Reverend Edward Robinson of All People's Church, in attendance, described the sculpture as "disgusting". The Reverend insisted that the sculpture violated Christian principles, morality, and decency. According to The Globe and Mail:

"A lot of Christians wouldn't want their children to see it," said Mr. Robinson, urging that it be dispatched to Toronto where presumably he believes (a) there are no Christians; or (b) their children have already seen everything. He knows his Toronto; we'll give him that.

He left the event relatively promptly. The Globe and Mail ran an editorial commenting they were "striving (against the wicked odds that only Toronto can provide) to view the situation with proper seriousness. But Mr. Robinson has not been making it easy for us." The paper suggested that Robinson's insights "doubtless would have stopped Michelangelo in his tracks and branded him as nothing more than a dirty chisler."

Reeve Robert Williams suggested ferns and flowers indigenous to British Columbia would be brought in, and planted around the statue. Williams insisted the flora would not obscure anatomy. Township Council voted to place the statue in a "suitable place" in the yet-to-be-opened municipal offices. The sculptor suggested that he was not even sure what a fig leaf looked like, an often suggested addition, and no coverage was requested during the commission.

By late August, the statue had developed a crack in its back. According to a Canadian Press report, "One civic official said it was probably the weight of the moral controversy, rather than the weather, which broke Kwakiutl′s back."

On January 1, 1974, the Town of Brampton, some of the Township of Chinguacousy, a portion of Toronto Township, and most of Toronto Gore Township merged into the City of Brampton. Municipal offices for Brampton were moved to the Civic Centre, and the statue moved into the Chinguacousy branch of the Brampton Public Library, within the same building. Shirley Morriss was the curator of the facility, until 1991.

===Changing locations===

Tom Drynan was named executive director of the Brampton Public Library system in July 1993. In August that year, Drynan decided to evict the sculpture, after three years at the entrance of the art gallery at the Brampton Library branch. In a letter to community services commissioner Donald M. Gordon, Drynan wrote: "I am sure that the statue has artistic merit and needs to be preserved. However, it is quite inappropriate in its present location within the newly renovated gallery. Its presence dominates any other exhibits which are placed in the area. I hope we can find a solution without having yet another tempest in a teapot."

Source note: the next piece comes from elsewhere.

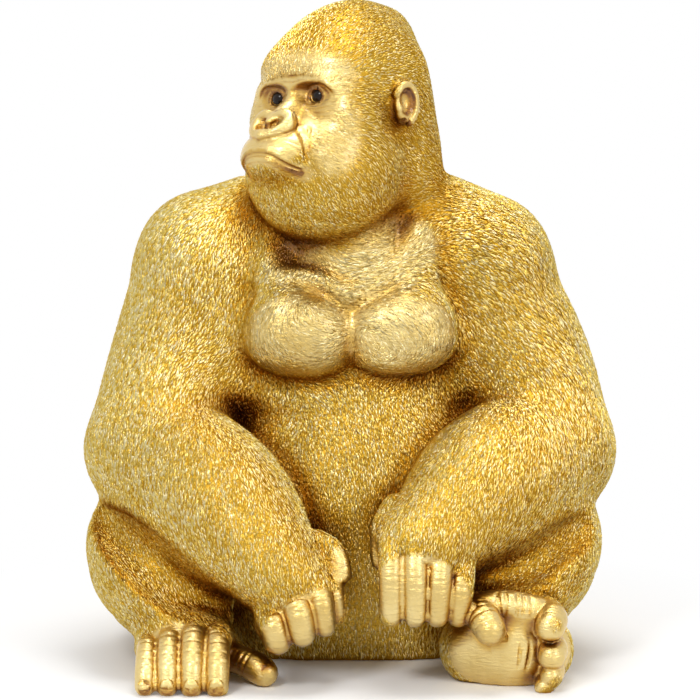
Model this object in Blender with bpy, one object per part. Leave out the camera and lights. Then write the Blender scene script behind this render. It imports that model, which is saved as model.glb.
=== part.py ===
"""A seated gorilla figurine: one resin casting, gold all over, with two dark eyes set in its face.

The body is modelled as a sculptor builds one up: rounded lumps and tapering limbs of clay are pressed
together, each melted into the rest over a fillet of its own, and hollows and creases are then carved.
Sizes are in millimetres and become metres in the mesh. +X is the viewer's right, -Y the viewer, +Z up,
and the origin is on the surface it sits on, under the middle of the figure. Left and right are the
viewer's, as seen from the front.
"""

import math

import bpy
import numpy as np
from mathutils import Matrix, Vector

FIGURE_HEIGHT = 391.3  # millimetres; the sizes below are for a figure of the modelled height
MODELLED_HEIGHT = 391.3
MM = 0.001 * FIGURE_HEIGHT / MODELLED_HEIGHT

# The head, and the face in the head's own frame: X to its left cheek, -Y forward, Z up
HEAD_CENTRE = (-4, -6, 320)
HEAD_TURN = -40  # degrees: it looks to the viewer's left
HEAD_ROLL = -4
EYE_DIAMETER = 11
EYE_CLEARANCE = 0.3
EYE_SPACING = 31
EYE_FORWARD = 37
EYE_HEIGHT = 14
EAR_WALL = 2.4
LIP_RADIUS = 1.8
MOUTH_LINE = 1.4

# Thicknesses of the limbs, as radii
UPPER_ARM = 41
ELBOW = 43
WRIST = 30
SHOULDER = 44
KNEE = 50
FINGER = 7.0
TOE = 7.0
BIG_TOE = 9.0

# Toes flat on the ground: place, top and size. Toes of the turned foot: place, height and size
FLAT_TOES = ((-116, 28.5, 0.88), (-103.4, 33, 0.95), (-89.6, 36, 1.03), (-75.4, 35, 1.03))
TURNED_TOES = ((115, 39.5, 1.3), (116, 22, 1.2), (116, 9.8, 0.98), (112, 3, 0.85))

# Fingers: x, front y, top z, bottom z, lean in x, size
LEFT_FINGERS = (
    (-43, -127, 48, 19.5, 3.5, 1.16),
    (-28.6, -130, 56, 25, 3, 1.12),
    (-16, -125, 63, 30, 2.5, 0.98),
    (-9, -115, 67, 35, 2.5, 0.88),
)
RIGHT_FINGERS = (
    (23.4, -128, 83, 37, 0, 1.02),
    (36.8, -130, 82, 37, 0.3, 0.97),
    (50.3, -128, 79, 36.5, -1.2, 1.0),
    (62.8, -124, 72, 35.5, -2, 0.97),
)

# How finely the clay is read, and what it is thinned to
GRID_STEP = 1.8
BODY_TRIANGLES = 10600
OUTSIDE = 60  # distance given to grid points that no lump reaches
FLOOR_CUT = 60  # depth of clay cut away under the figure

GOLD = (0.83, 0.61, 0.22)
EYE_BLACK = (0.012, 0.008, 0.007)


class Clay:
    """Lumps added and hollows cut, in order. Each step is read only where it can change the form."""

    def __init__(self):
        self.steps = []

    def add(self, sign, measure, low, high, fillet, place):
        """Keeps one step, with its reach as a box in the figure's frame."""
        corners = [
            place @ Vector((x, y, z))
            for x in (low[0], high[0])
            for y in (low[1], high[1])
            for z in (low[2], high[2])
        ]
        reach = fillet + 2 * GRID_STEP
        box_low = np.min(corners, axis=0) - reach
        box_high = np.max(corners, axis=0) + reach
        self.steps.append((sign, measure, box_low, box_high, fillet, np.array(place.inverted())))

    def lump(self, centre, radii, fillet=6, turn=(0, 0, 0), place=Matrix(), sign=1, boxy=2):
        """An ellipsoid, squarer the more boxy is above 2, turned in degrees about X, then Y, then Z."""
        turned = Matrix.Translation(centre)
        for angle, axis in zip(reversed(turn), "ZYX"):
            turned = turned @ Matrix.Rotation(math.radians(angle), 4, axis)
        r = np.array(radii, float)

        def measure(p):
            ratio = [np.abs(p[i]) / r[i] for i in range(3)]
            near = sum(v**boxy for v in ratio) ** (1 / boxy)
            rise = np.sqrt(sum((v ** (boxy - 1) / r[i]) ** 2 for i, v in enumerate(ratio)))
            return near ** (boxy - 1) * (near - 1) / np.maximum(rise, 1e-6)

        self.add(sign, measure, -r, r, fillet, place @ turned)

    def hollow(self, centre, radii, fillet=3, turn=(0, 0, 0), place=Matrix()):
        self.lump(centre, radii, fillet, turn, place, sign=-1)

    def limb(self, points, radii, fillet=6, place=Matrix(), sign=1):
        """A round limb curving through the points, its radius running from one to the next."""
        knots = np.array([[*p, r] for p, r in zip(points, radii)], float)
        line = smoothed(knots) if len(knots) > 2 else knots

        def measure(p):
            gaps = []
            for start, end in zip(line[:-1], line[1:]):
                along = end[:3] - start[:3]
                length = max(float(along @ along), 1e-9)
                t = sum((p[i] - start[i]) * along[i] for i in range(3)) / length
                t = np.clip(t, 0, 1)
                away = np.sqrt(sum((p[i] - start[i] - t * along[i]) ** 2 for i in range(3)))
                gaps.append(away - start[3] - t * (end[3] - start[3]))
            return np.minimum.reduce(gaps)

        low = (line[:, :3] - line[:, 3:]).min(axis=0)
        high = (line[:, :3] + line[:, 3:]).max(axis=0)
        self.add(sign, measure, low, high, fillet, place)

    def groove(self, points, radii, fillet=1, place=Matrix()):
        self.limb(points, radii, fillet, place, sign=-1)

    def read(self, axes):
        """Distance to the surface on the grid of these three axes, negative inside."""
        field = np.full([len(a) for a in axes], OUTSIDE, np.float32)
        for sign, measure, low, high, fillet, to_local in self.steps:
            part = tuple(
                slice(int(np.searchsorted(a, lo)), int(np.searchsorted(a, hi)))
                for a, lo, hi in zip(axes, low, high)
            )
            x, y, z = np.meshgrid(*[a[s] for a, s in zip(axes, part)], indexing="ij", sparse=True)
            local = [m[0] * x + m[1] * y + m[2] * z + m[3] for m in to_local[:3]]
            field[part] = melted(field[part], measure(local), fillet, sign)
        return field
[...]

A report was approved by Brampton City Council during a council meeting on August 16, 1993. The report suggested that in British Columbia, such sculptures are frequently displayed outdoors. As Chinguacousy Park bears an Aboriginal name, it was deemed appropriate for the sculpture to be used at the entrance of the nearby area. It was to be bolted to a 1.5-metre high (five-foot high) tree stump.

At some point before May 2010, the sculpture was moved into the Chinguacousy Park greenhouse. Former mayor Peter Robertson questioned where the statue was located, during a 2011 meeting about the "Southwest Quadrant Renewal", an expansion of Brampton's City Hall. In 2015, Robertson made a submission to council about the statue, requesting that it be given a more prominent place in the community. He suggested that Reeve Bob Williams was told that similar statues would be rotated by the Kwakiutl people, forward facing to welcome visiting tribes, backward facing to discourage their arrival. He suggested that the forward-facing position would symbolize Brampton's welcoming of immigrants.

In 2021, an art conservator recommended that Kwakiutl "be relocated to more suitable location for its long term preservation and appreciation."